One of a Pair of Scrimshaw Sperm Whale’s Teeth, late 19th Century

Description:

This is one of a pair of decorative whales teeth (374507 and 374508). Both are the same size, have similar subjects by the same hand and identical mahogany bases for vertical display. Originally, they would have decorated a family parlor, or a gentleman’s bureau or dressing room. This tooth shows an armored and cloked man standing before a large wooden throne. On his head is a winged helmet reminiscent of both the god Mercury or a Viking chieftain.

Scrimshaw began in the late 18th or early 19th century as the art of carving whale bone and ivory aboard whale ships. The crew on whalers had plenty of leisure time between sighting and chasing whales, and the hard parts of whales were readily available on voyages that could last up to four years.

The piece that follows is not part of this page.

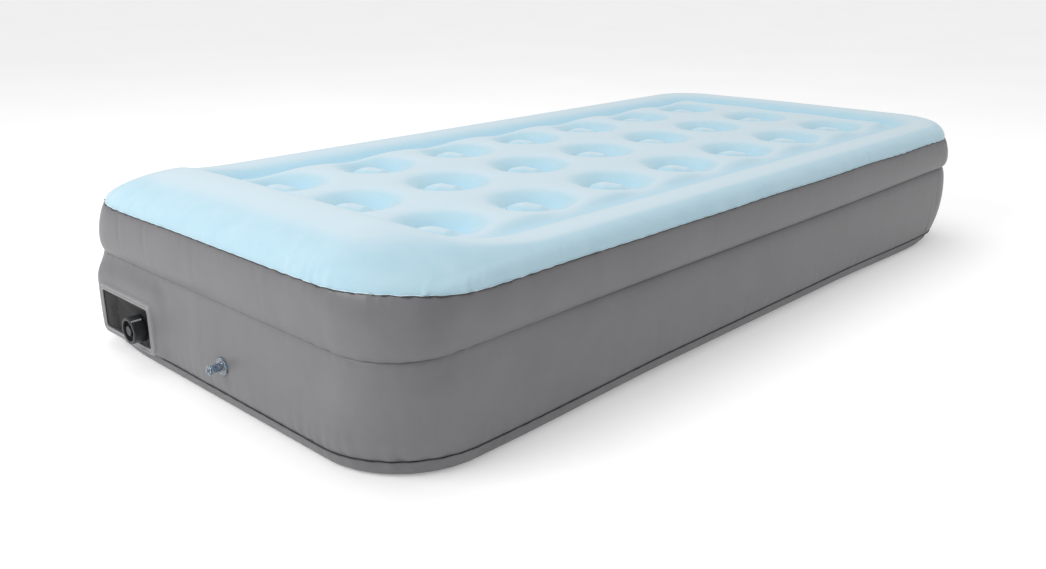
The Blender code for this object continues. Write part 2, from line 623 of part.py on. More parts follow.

In its simplest form, a tooth was removed from the lower jaw of a sperm whale and the surface was prepared by scraping and sanding until it was smooth. The easiest way to begin an etching was to smooth a print over the tooth, prick the outline of the image with a needle and then “connect-the-dots” once the paper was removed. This allowed even unskilled craftsmen to create fine carvings. Some sailors were skilled enough to etch their drawings freehand. After the lines were finished, they were filled in with lamp black or sometimes colored pigments.

Scrimshaw could be decorative, like simple sperm whale teeth, or they could be useful, as in ivory napkin rings, corset busks (stiffeners), swifts for winding yarn or pie crimpers. The sailor’s hand-carved scrimshaw was then given to loved ones back on shore as souvenirs of the hard and lonely life aboard long and dangerous voyages.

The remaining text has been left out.